An important factor in all of their work, and perhaps somewhat in the background but still very important, is the work of Sir Walter Scott who at that time was one of the best selling novelists in all of Europe. People were learning about Scotland through Scott’s literature and that evoking of imagery happening through his works was somehow able to be interpreted and illustrated through Hill & Adamson’s photographs. That was through the landscape itself, through the fisherfolk of Newhaven, and through the direct recreation of particular moments from particular stories.
So you have John Henning as Edie Ochiltree complete with his beggar’s badge that you can see in the photograph. Or you have artists, like William Borthwick Johnstone dressing up as ‘The Monks of Kennaquhair’. You have various stories that are being illustrated and I think in many ways that was the business side of the partnership recognising that there was a market there. Scott’s novels were very popular and based in Edinburgh where he lived for many years, and the monument to this great writer is literally just down the street from Rock House. He was very much a force in their work and a way that they could perhaps capitalise on or exploit that connection and that global interest in his work.

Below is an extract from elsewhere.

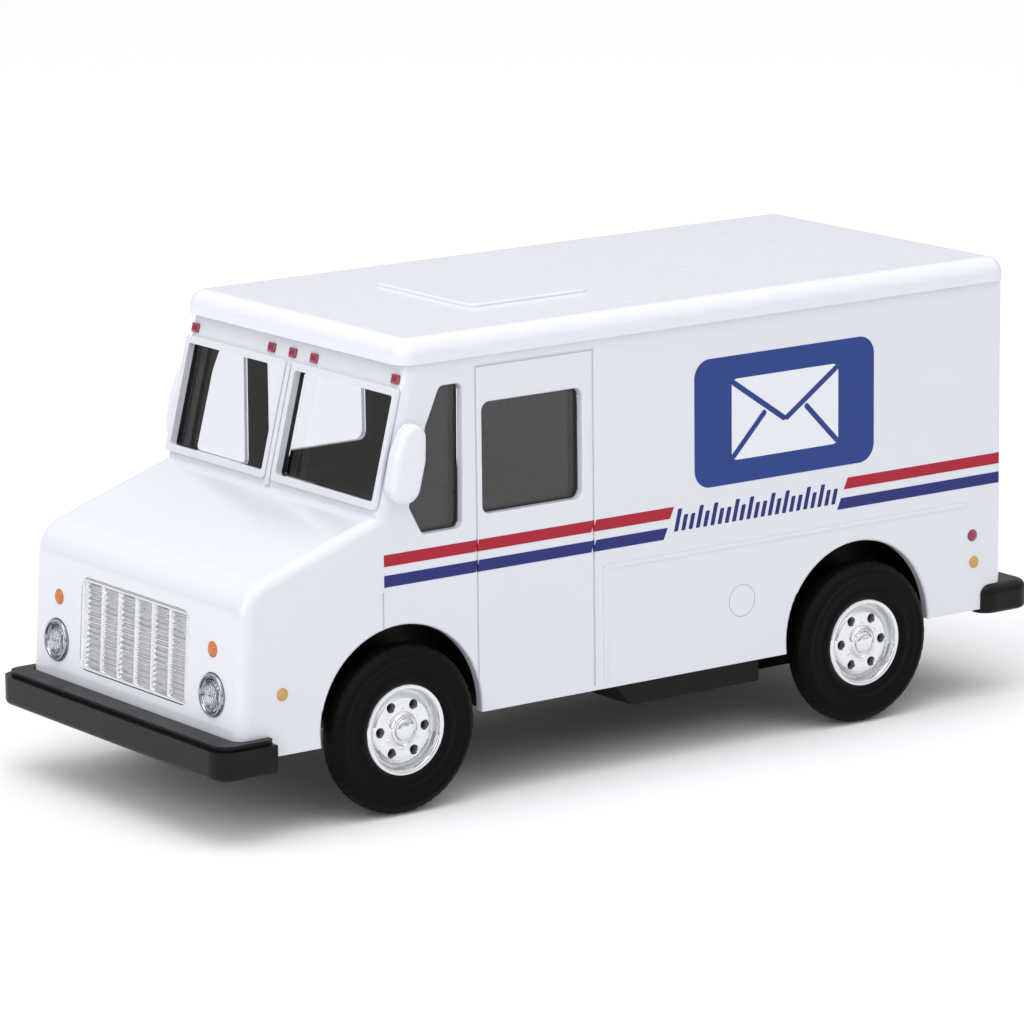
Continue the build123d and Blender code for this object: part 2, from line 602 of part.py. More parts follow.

We have photographs that Hill & Adamson took of the Scott monument as it was being built and for those of us that live in Edinburgh the monument gives the feeling that it’s always been there and when you look at these photographs where you see it partially complete, it’s actually quite breathtaking to see it in this unfinished state. And that’s one thing that the partnership was doing, recording the changing face of Edinburgh. Whether it was the Scott monument going up on Princes Street or whether it was the tearing down of buildings to make way to the railway station which would eventually become Waverley Station, this is all documented in their photographs. And it gives us insight into this quite exciting time in Edinburgh’s history, this looking forward and backward happening simultaneously.